Bo Bardi produced thousands of drawings in her lifetime, from picturesque landscapes drawn when she was a child, to sketches made as part of her daily routine as an architect, to fanciful drawings that show different aspects of her private life. In this beautifully illustrated book, Zeuler Lima, the world’s leading authority on Bo Bardi, brings together a careful selection of these and other drawings, many of them never published until now. Bo Bardi drew on card stock, tracing paper, regular paper, and newsprint. She used pencils, watercolor, gouache, ballpoint pens, and felt-tips, producing drawings that combined surrealist elements with an eye for color and joyful forms. Lina Bo Bardi, Drawings sheds critical light on the creative sensibility behind some of the twentieth century’s most striking modernist designs, and provides a rare window into the design practice of an architect like no other.

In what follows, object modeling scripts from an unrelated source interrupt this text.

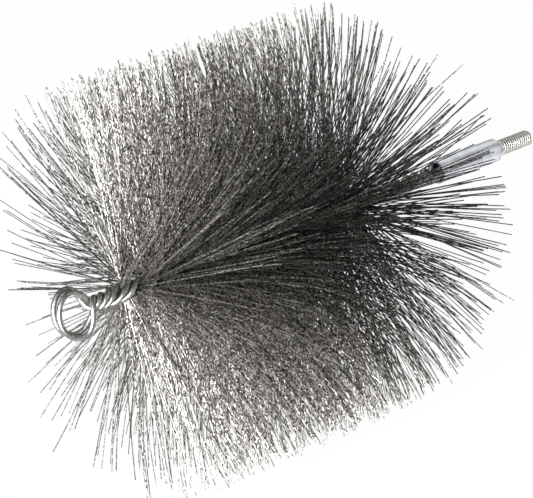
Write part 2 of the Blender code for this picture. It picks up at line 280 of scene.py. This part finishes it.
def bristle_wire():
    """Hard-drawn steel wire, bare: dull grey with painted glints as bright specks along it, each
    strand its own tone.
    """
    material, tree, shader, place = new_material("drawn_steel_bristle")
    tone = add_node(tree, "ShaderNodeAttribute", attribute_name="strand_tone").outputs["Fac"]
    # Each strand has its own stretch of the pattern, so that neighbours don't match
    shift = add_node(tree, "ShaderNodeCombineXYZ", {"X": tone, "Y": tone, "Z": tone})
    own_place = add_node(tree, "ShaderNodeVectorMath", {0: place, 1: shift}, operation="ADD")
    # Painted glints: this noise makes bright specks along each strand in place of broken
    # highlights, far coarser than real drawing marks; it also sets the roughness and bump.
    glint_and_roughness_noise = noise(tree, own_place, 800.0, 2.0)
    painted_glints = add_node(tree, "ShaderNodeMath", {
        0: glint_and_roughness_noise, 1: 1.9, 2: -0.60}, operation="MULTIPLY_ADD")
    both = add_node(tree, "ShaderNodeMath", {
        0: tone, 1: 0.35, 2: painted_glints}, operation="MULTIPLY_ADD")
    # The ramp's near-white end paints the glints; the per-strand tone gives random lighter and
    # darker strands.
    colour = ramp(tree, both, (
        (0.18, "2a2825"), (0.46, "625f5b"), (0.68, "aba8a3"), (0.92, "f0eeea")))
    finish_metal(tree, shader, colour, glint_and_roughness_noise, (0.20, 0.38), glint_and_roughness_noise, 0.3, 0.00003)
    return material


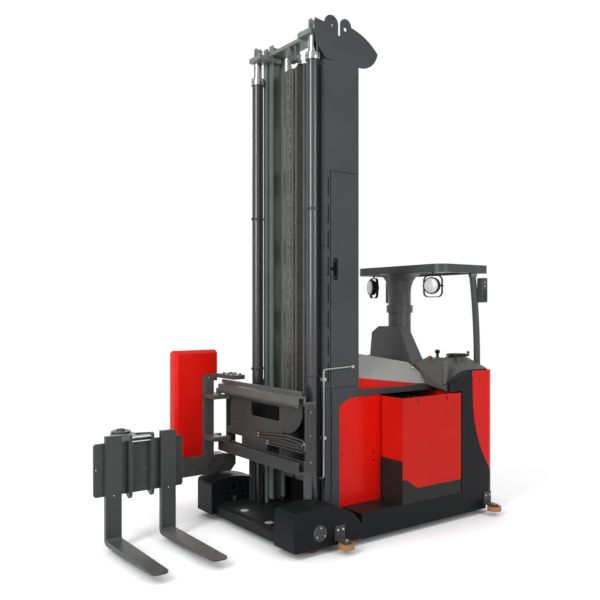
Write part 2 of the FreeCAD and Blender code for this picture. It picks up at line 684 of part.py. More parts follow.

Louis Kahn: the Importance of a Drawing, Michael Merrill (Editor) / 2021 / Lars Müller Publishers

“The importance of a drawing is immense, because it’s the architect’s language,” said the architect Louis Kahn to his masterclass in 1967. While most studies of Kahn focus on his built works or theory and use drawings mainly to illustrate these, this publication chooses to focus on Kahn's drawings as primary sources of insight into his architectural intelligence and imagination. Lavishly illustrated with over 900 high-quality reproductions of work by Kahn and his associates, incisively presented by a group of acclaimed architectural experts, The Importance of a Drawing is a deep immersion into Kahn’s work and his design process.

A testament to Kahn’s masterly craft, this volume also makes a provocative primer on architectural representation by posing timely questions on how architects use drawings to see, learn, conjecture and reveal. Destined to become a standard reference on Kahn, this book is an essential addition to the libraries of established designers as well as students of architecture.

Out of the Clouds: Wolf dPrix: Sketches 1967-2020, Coop Himmelb(l)au & Wolf dPrix (Editors) / 2022 / Birkhäuser
Architecture and freehand drawing are inextricably linked. Even in the Gothic period, the principle applied: what you can't build, you at least draw. The same applies to the sketches of Wolf dPrix, co-founder and CEO of Coop Himmelb(l)au. Over the 53 years of their creation, Prix’s sketches formed the first stage of every design—despite rapid developments in digital architecture. Whereas his freehand drawings were proxies for completed projects in the 1960s and 1970s, today they serve as strategic guides to the firm’s complex buildings. From 2,800 archival drawings, 1,300 examples were selected for publication to represent developmental dynamics in an archive-like format. As invaluable documents of architectural history, they illustrate some 320 selected projects.

Peter Cook on Paper, Kristoffer Lindhardt Weiss (Editor) / 2022 / The Danish Architectural Press
A book of drawings exhibited at Louisiana Museum of Modern Art in Copenhagen, including work spanning all the way from the Archigram period to 2021.

Sublime Ideas: Drawings by Giovanni Battista Piranesi, John Marciari / 2023 / The Morgan Library & Museum
In a letter written near the end of his life, Giovanni Battista Piranesi (1720–1778) explained to his sister that he had lived away from his native Venice because he could find no patrons there willing to support “the sublimity of my ideas.” He resided instead in Rome, where he became internationally famous working as a printmaker, designer, architect, archaeologist, theorist, dealer, and polemicist. While Piranesi’s lasting fame is based above all on his etchings, he was also an intense, accomplished, and versatile draftsman, and much of his work was first developed in vigorous drawings.

The Morgan holds the largest and most important collection of Piranesi’s drawings, well over 100 works that encompass his early architectural capricci, studies for prints, measured design drawings, sketches for a range of decorative objects, a variety of figural drawings, and views of Rome and Pompeii. These form the core of the exhibition, which will also include seldom-exhibited loans from a number of private collections. Accompanied by a publication offering a complete survey of Piranesi’s work as a draftsman, the exhibition will be the most comprehensive look at Piranesi’s drawings in more than a generation.